The records should be repeated word for word, pictures excluded.

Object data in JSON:

>>>

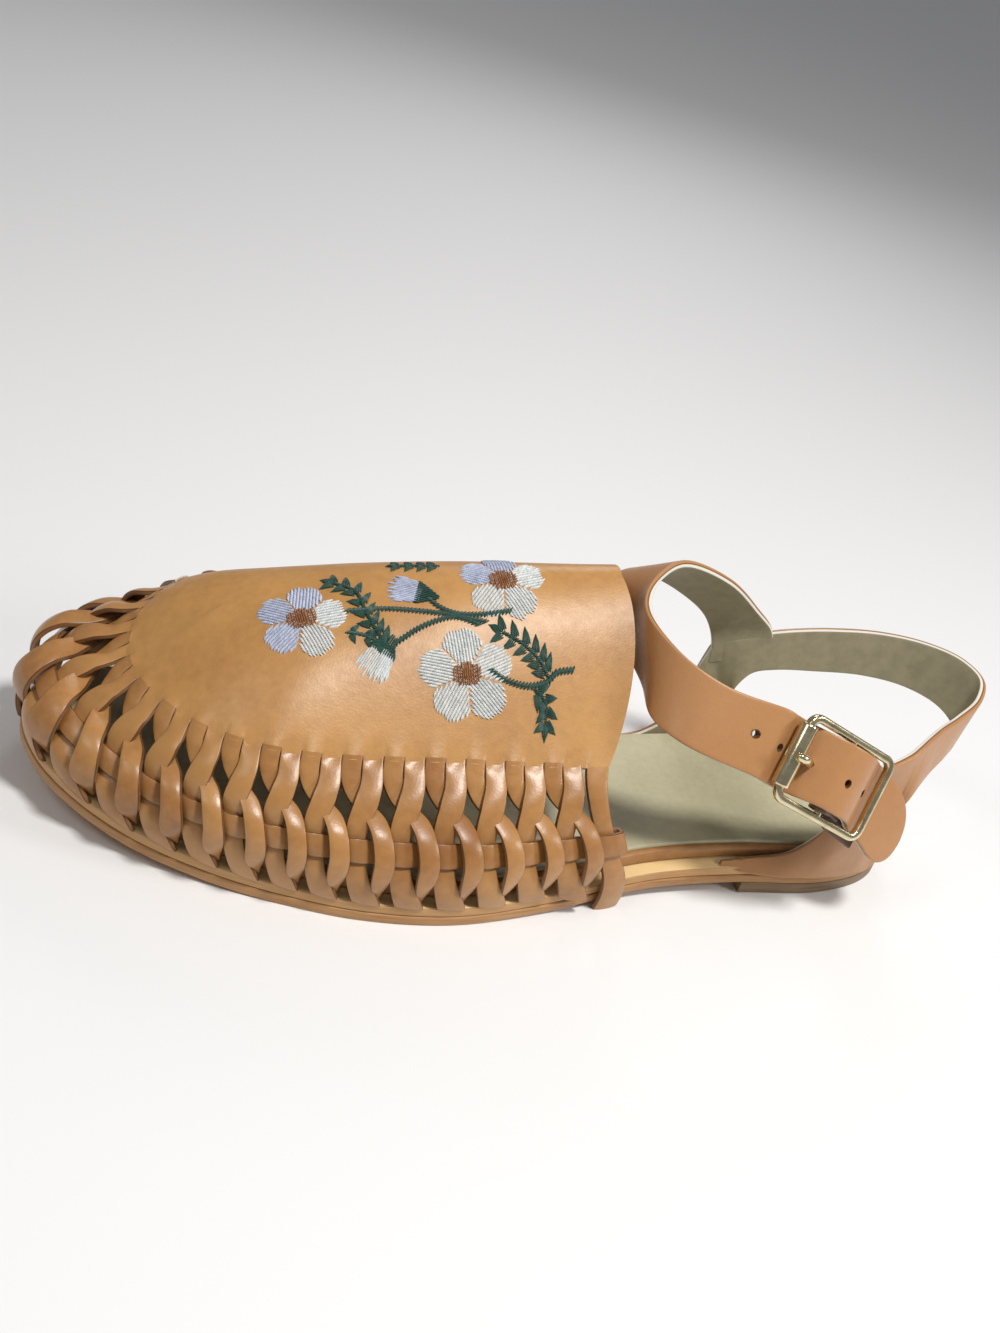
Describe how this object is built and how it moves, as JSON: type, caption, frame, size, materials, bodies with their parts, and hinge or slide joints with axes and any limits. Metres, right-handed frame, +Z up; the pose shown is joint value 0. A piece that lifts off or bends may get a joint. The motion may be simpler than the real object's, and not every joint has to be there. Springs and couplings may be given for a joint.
{
  "type": "huarache sandal",
  "caption": "Left huarache sandal: closed toe woven from strips of its own plug, layered low sole, open heel with a loop, and an instep strap with a roller buckle.",
  "frame": {"origin": "on the floor, under the middle of the shoe's bounding box", "axes": "+X towards the heel, +Y to the inner side of the foot, +Z up"},
  "size_m": [0.2808, 0.0992, 0.0824],
  "materials": {
    "heel_stack": "stacked leather, waxed edge",
    "sole_leather": "smooth, dyed edge",
    "pale_midsole": "undyed, matt edge",
    "tan_leather": "smooth, satin",
    "sock_leather": "smooth, matt",
    "pale_brass": "polished"
  },
  "bodies": {
    "root": {"heel_lift": "heel_stack", "outsole": "sole_leather", "midsole": "pale_midsole", "footbed": "tan_leather", "insole": "sock_leather", "woven_vamp": "tan_leather", "sling_upper": "tan_leather", "buckle_frame": "pale_brass", "buckle_roller": "pale_brass", "buckle_prong": "pale_brass"}
  },
  "joints": []
}
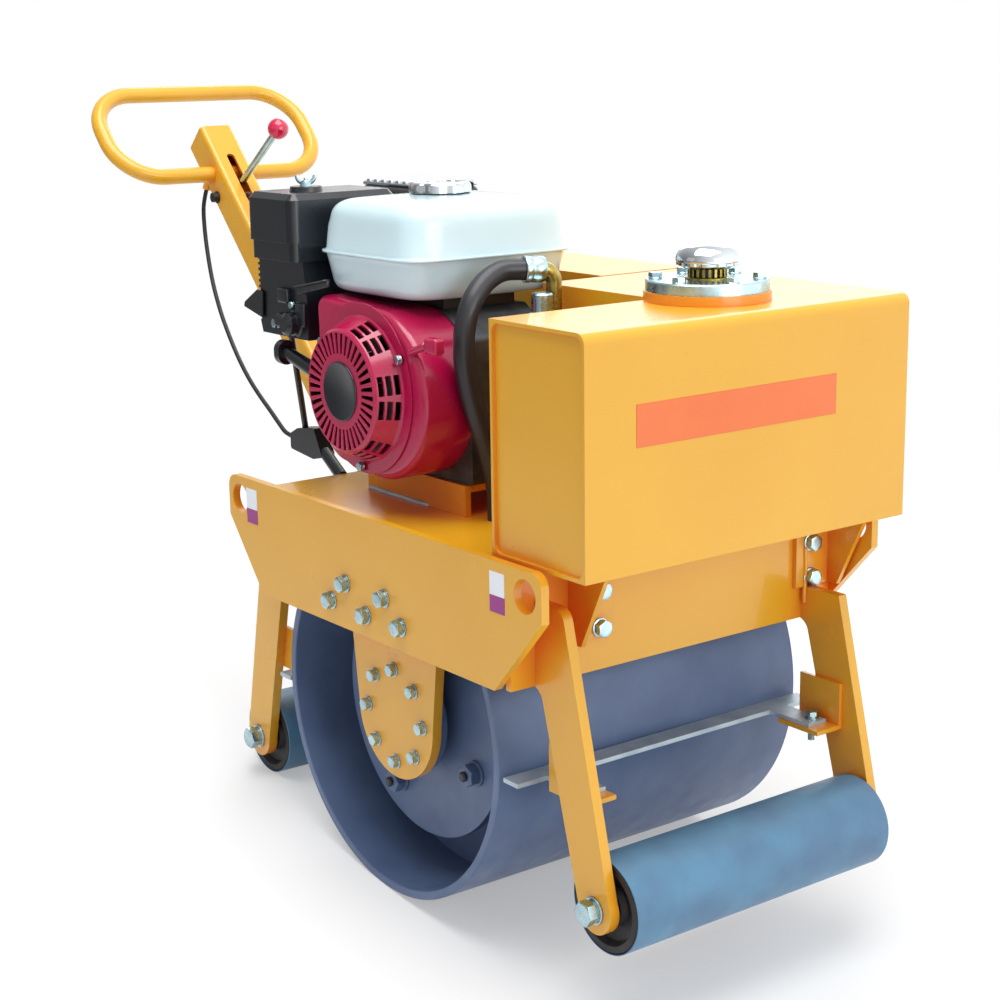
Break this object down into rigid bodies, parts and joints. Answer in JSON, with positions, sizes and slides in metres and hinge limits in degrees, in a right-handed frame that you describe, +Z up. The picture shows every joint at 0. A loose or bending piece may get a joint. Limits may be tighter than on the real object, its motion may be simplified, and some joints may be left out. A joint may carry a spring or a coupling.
{
  "type": "walk-behind vibratory road roller",
  "caption": "Pedestrian road roller: one vibrating steel drum, two small trailing rollers, petrol engine, sprinkler tank and drawbar with loop handle.",
  "frame": {"origin": "middle of the machine's bounding box, on the ground", "axes": "+X forwards to the sprinkler tank, +Y to the machine's left, +Z up"},
  "size_m": [1.3112, 0.484, 0.8106],
  "materials": {
    "yellow_enamel": "gloss",
    "grey_enamel": "satin",
    "crimson_enamel": "gloss",
    "white_enamel": "gloss",
    "black_enamel": "satin",
    "zinc": "satin",
    "chrome": "polished",
    "rubber": "matte",
    "black_plastic": "matte",
    "cast_aluminium": "satin"
  },
  "bodies": {
    "frame": {"air_cleaner": "black_plastic", "axle_tube": "grey_enamel", "belt_guard": "yellow_enamel", "breather_cap": "chrome", "cable_junction": "black_plastic", "carburettor": "cast_aluminium", "control_cable": "rubber", "crankcase": "cast_aluminium", "cylinder_head": "cast_aluminium", "deck": "yellow_enamel", "drawbar": "yellow_enamel", "engine_base": "yellow_enamel", "fan_shroud": "crimson_enamel", "filler_flange": "zinc", "filler_neck": "yellow_enamel", "front_axle": "zinc", "front_cross_plate": "yellow_enamel", "front_leg_left": "yellow_enamel", "front_leg_right": "yellow_enamel", "front_scraper": "zinc", "fuel_cap": "chrome", "fuel_tank": "white_enamel", "handle_bracket": "yellow_enamel", "handle_loop": "yellow_enamel", "hanger_left": "yellow_enamel", "hanger_right": "yellow_enamel", "hose_fitting": "zinc", "hydraulic_hose": "rubber", "hydraulic_pump": "cast_aluminium", "muffler": "black_enamel", "output_shaft": "zinc", "rear_axle": "zinc", "rear_cross_plate": "yellow_enamel", "rear_leg_left": "yellow_enamel", "rear_leg_right": "yellow_enamel", "rear_scraper": "zinc", "recoil_starter": "crimson_enamel", "scraper_brackets": "yellow_enamel", "shift_lever": "black_plastic", "side_plate_left": "yellow_enamel", "side_plate_right": "yellow_enamel", "starter_grip": "black_plastic", "tank_brackets": "yellow_enamel", "tank_rails": "rubber", "tank_saddle": "black_enamel", "throttle_rod": "zinc", "water_tank": "yellow_enamel"},
    "drum": {"drum": "grey_enamel", "drum_webs": "grey_enamel", "hub_plate_right": "grey_enamel", "hub_plate_left": "grey_enamel", "rubber_buffers": "rubber"},
    "front_roller": {"front_roller": "grey_enamel", "front_roller_ends": "rubber"},
    "rear_roller": {"rear_roller": "grey_enamel", "rear_roller_ends": "rubber"}
  },
  "joints": [
    {"name": "drum_spin", "type": "hinge", "parent": "frame", "child": "drum", "pos_m": [0.24635, 0, 0.2125], "axis": [0, 1, 0], "continuous": true},
    {"name": "front_roller_spin", "type": "hinge", "parent": "frame", "child": "front_roller", "pos_m": [0.60359, 0, 0.13563], "axis": [0, 1, 0], "continuous": true},
    {"name": "rear_roller_spin", "type": "hinge", "parent": "frame", "child": "rear_roller", "pos_m": [-0.07429, 0, 0.052], "axis": [0, 1, 0], "continuous": true}
  ]
}
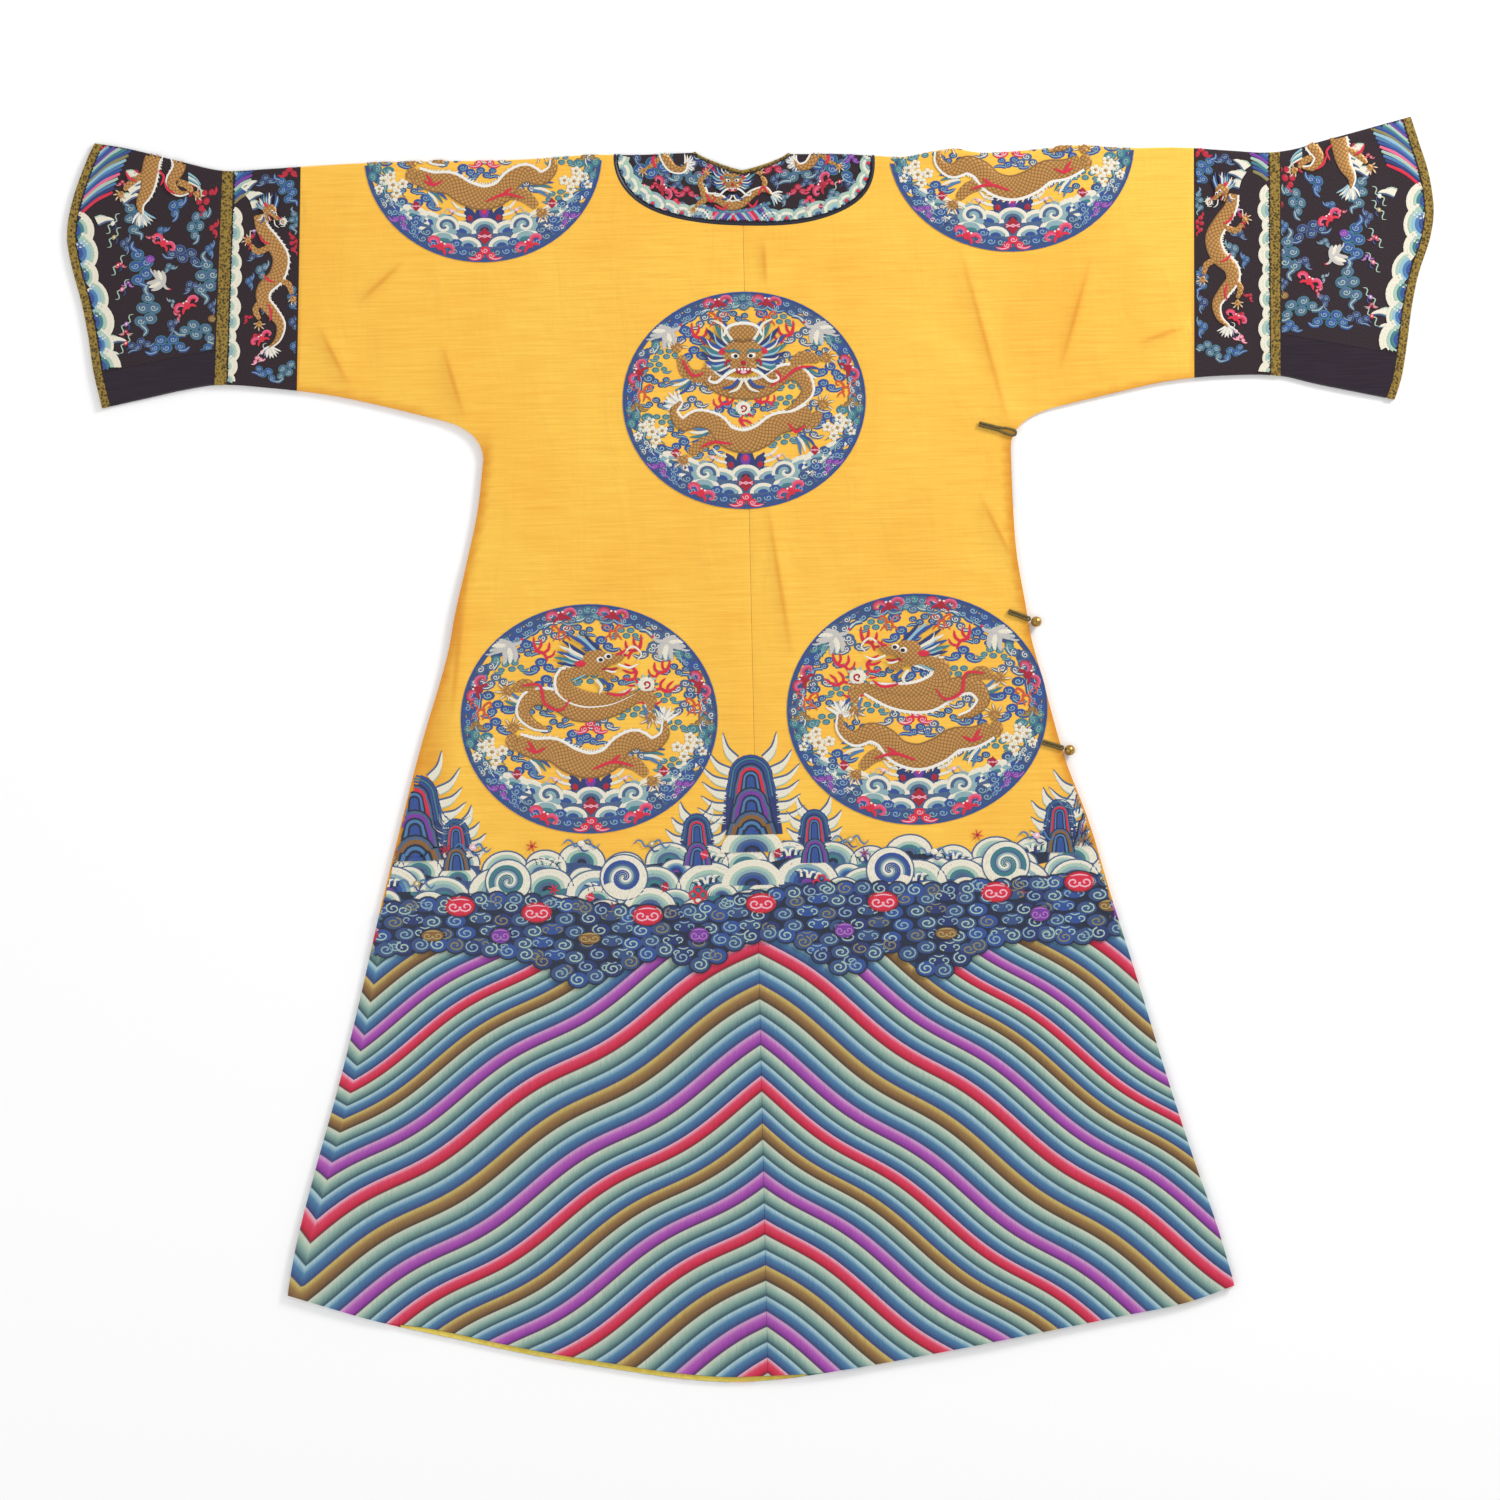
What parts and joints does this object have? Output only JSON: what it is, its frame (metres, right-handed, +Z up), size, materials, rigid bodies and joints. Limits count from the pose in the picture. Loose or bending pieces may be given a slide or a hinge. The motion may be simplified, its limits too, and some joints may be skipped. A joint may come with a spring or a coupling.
{
  "type": "chinese dragon robe",
  "caption": "Flat-laid full-length silk dragon robe, back up, with horseshoe cuffs, shaped collar border, embroidered roundels and a wave-striped hem.",
  "frame": {"origin": "centre of the laid robe's bounding box, on the surface it lies on", "axes": "+X across the sleeves towards the wearer's right, +Y up the back towards the shoulders, +Z up off the surface, out of the robe's back"},
  "size_m": [1.571, 1.4396, 0.0127],
  "materials": {
    "yellow_silk": "soft satin sheen of plain-woven silk",
    "lining": "plain silk lining",
    "dark_embroidered_silk": "dark silk under coloured satin stitch",
    "plum_satin": "plain dark satin",
    "gold_brocade": "woven gold and black ribbon",
    "navy_piping": "dark satin piping",
    "silk_cord": "olive silk cord",
    "brass": "dull cast brass"
  },
  "bodies": {
    "root": {"band_trim_left": "gold_brocade", "band_trim_right": "gold_brocade", "body_left": "yellow_silk", "body_right": "yellow_silk", "closure_ball_hip": "brass", "closure_ball_waist": "brass", "closure_cord_hip": "silk_cord", "closure_cord_waist": "silk_cord", "closure_loop_armpit": "silk_cord", "collar": "dark_embroidered_silk", "collar_neck_piping": "gold_brocade", "collar_outer_piping": "navy_piping", "cuff_edging_left": "gold_brocade", "cuff_edging_right": "gold_brocade", "cuff_left": "dark_embroidered_silk", "cuff_right": "dark_embroidered_silk", "cuff_underarm_left": "plum_satin", "cuff_underarm_right": "plum_satin", "front_overlap": "yellow_silk", "hem_lining": "lining", "overlap_border": "dark_embroidered_silk", "sleeve_band_left": "dark_embroidered_silk", "sleeve_band_right": "dark_embroidered_silk"}
  },
  "joints": []
}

<<<

FINISHED TASK |
Describe how this object is built and how it moves, as JSON: type, caption, frame, size, materials, bodies with their parts, and hinge or slide joints with axes and any limits. Metres, right-handed frame, +Z up; the pose shown is joint value 0. A piece that lifts off or bends may get a joint. The motion may be simpler than the real object's, and not every joint has to be there. Springs and couplings may be given for a joint.
{
  "type": "huarache sandal",
  "caption": "Left huarache sandal: closed toe woven from strips of its own plug, layered low sole, open heel with a loop, and an instep strap with a roller buckle.",
  "frame": {"origin": "on the floor, under the middle of the shoe's bounding box", "axes": "+X towards the heel, +Y to the inner side of the foot, +Z up"},
  "size_m": [0.2808, 0.0992, 0.0824],
  "materials": {
    "heel_stack": "stacked leather, waxed edge",
    "sole_leather": "smooth, dyed edge",
    "pale_midsole": "undyed, matt edge",
    "tan_leather": "smooth, satin",
    "sock_leather": "smooth, matt",
    "pale_brass": "polished"
  },
  "bodies": {
    "root": {"heel_lift": "heel_stack", "outsole": "sole_leather", "midsole": "pale_midsole", "footbed": "tan_leather", "insole": "sock_leather", "woven_vamp": "tan_leather", "sling_upper": "tan_leather", "buckle_frame": "pale_brass", "buckle_roller": "pale_brass", "buckle_prong": "pale_brass"}
  },
  "joints": []
}
Break this object down into rigid bodies, parts and joints. Answer in JSON, with positions, sizes and slides in metres and hinge limits in degrees, in a right-handed frame that you describe, +Z up. The picture shows every joint at 0. A loose or bending piece may get a joint. Limits may be tighter than on the real object, its motion may be simplified, and some joints may be left out. A joint may carry a spring or a coupling.
{
  "type": "walk-behind vibratory road roller",
  "caption": "Pedestrian road roller: one vibrating steel drum, two small trailing rollers, petrol engine, sprinkler tank and drawbar with loop handle.",
  "frame": {"origin": "middle of the machine's bounding box, on the ground", "axes": "+X forwards to the sprinkler tank, +Y to the machine's left, +Z up"},
  "size_m": [1.3112, 0.484, 0.8106],
  "materials": {
    "yellow_enamel": "gloss",
    "grey_enamel": "satin",
    "crimson_enamel": "gloss",
    "white_enamel": "gloss",
    "black_enamel": "satin",
    "zinc": "satin",
    "chrome": "polished",
    "rubber": "matte",
    "black_plastic": "matte",
    "cast_aluminium": "satin"
  },
  "bodies": {
    "frame": {"air_cleaner": "black_plastic", "axle_tube": "grey_enamel", "belt_guard": "yellow_enamel", "breather_cap": "chrome", "cable_junction": "black_plastic", "carburettor": "cast_aluminium", "control_cable": "rubber", "crankcase": "cast_aluminium", "cylinder_head": "cast_aluminium", "deck": "yellow_enamel", "drawbar": "yellow_enamel", "engine_base": "yellow_enamel", "fan_shroud": "crimson_enamel", "filler_flange": "zinc", "filler_neck": "yellow_enamel", "front_axle": "zinc", "front_cross_plate": "yellow_enamel", "front_leg_left": "yellow_enamel", "front_leg_right": "yellow_enamel", "front_scraper": "zinc", "fuel_cap": "chrome", "fuel_tank": "white_enamel", "handle_bracket": "yellow_enamel", "handle_loop": "yellow_enamel", "hanger_left": "yellow_enamel", "hanger_right": "yellow_enamel", "hose_fitting": "zinc", "hydraulic_hose": "rubber", "hydraulic_pump": "cast_aluminium", "muffler": "black_enamel", "output_shaft": "zinc", "rear_axle": "zinc", "rear_cross_plate": "yellow_enamel", "rear_leg_left": "yellow_enamel", "rear_leg_right": "yellow_enamel", "rear_scraper": "zinc", "recoil_starter": "crimson_enamel", "scraper_brackets": "yellow_enamel", "shift_lever": "black_plastic", "side_plate_left": "yellow_enamel", "side_plate_right": "yellow_enamel", "starter_grip": "black_plastic", "tank_brackets": "yellow_enamel", "tank_rails": "rubber", "tank_saddle": "black_enamel", "throttle_rod": "zinc", "water_tank": "yellow_enamel"},
    "drum": {"drum": "grey_enamel", "drum_webs": "grey_enamel", "hub_plate_right": "grey_enamel", "hub_plate_left": "grey_enamel", "rubber_buffers": "rubber"},
    "front_roller": {"front_roller": "grey_enamel", "front_roller_ends": "rubber"},
    "rear_roller": {"rear_roller": "grey_enamel", "rear_roller_ends": "rubber"}
  },
  "joints": [
    {"name": "drum_spin", "type": "hinge", "parent": "frame", "child": "drum", "pos_m": [0.24635, 0, 0.2125], "axis": [0, 1, 0], "continuous": true},
    {"name": "front_roller_spin", "type": "hinge", "parent": "frame", "child": "front_roller", "pos_m": [0.60359, 0, 0.13563], "axis": [0, 1, 0], "continuous": true},
    {"name": "rear_roller_spin", "type": "hinge", "parent": "frame", "child": "rear_roller", "pos_m": [-0.07429, 0, 0.052], "axis": [0, 1, 0], "continuous": true}
  ]
}
What parts and joints does this object have? Output only JSON: what it is, its frame (metres, right-handed, +Z up), size, materials, rigid bodies and joints. Limits count from the pose in the picture. Loose or bending pieces may be given a slide or a hinge. The motion may be simplified, its limits too, and some joints may be skipped. A joint may come with a spring or a coupling.
{
  "type": "chinese dragon robe",
  "caption": "Flat-laid full-length silk dragon robe, back up, with horseshoe cuffs, shaped collar border, embroidered roundels and a wave-striped hem.",
  "frame": {"origin": "centre of the laid robe's bounding box, on the surface it lies on", "axes": "+X across the sleeves towards the wearer's right, +Y up the back towards the shoulders, +Z up off the surface, out of the robe's back"},
  "size_m": [1.571, 1.4396, 0.0127],
  "materials": {
    "yellow_silk": "soft satin sheen of plain-woven silk",
    "lining": "plain silk lining",
    "dark_embroidered_silk": "dark silk under coloured satin stitch",
    "plum_satin": "plain dark satin",
    "gold_brocade": "woven gold and black ribbon",
    "navy_piping": "dark satin piping",
    "silk_cord": "olive silk cord",
    "brass": "dull cast brass"
  },
  "bodies": {
    "root": {"band_trim_left": "gold_brocade", "band_trim_right": "gold_brocade", "body_left": "yellow_silk", "body_right": "yellow_silk", "closure_ball_hip": "brass", "closure_ball_waist": "brass", "closure_cord_hip": "silk_cord", "closure_cord_waist": "silk_cord", "closure_loop_armpit": "silk_cord", "collar": "dark_embroidered_silk", "collar_neck_piping": "gold_brocade", "collar_outer_piping": "navy_piping", "cuff_edging_left": "gold_brocade", "cuff_edging_right": "gold_brocade", "cuff_left": "dark_embroidered_silk", "cuff_right": "dark_embroidered_silk", "cuff_underarm_left": "plum_satin", "cuff_underarm_right": "plum_satin", "front_overlap": "yellow_silk", "hem_lining": "lining", "overlap_border": "dark_embroidered_silk", "sleeve_band_left": "dark_embroidered_silk", "sleeve_band_right": "dark_embroidered_silk"}
  },
  "joints": []
}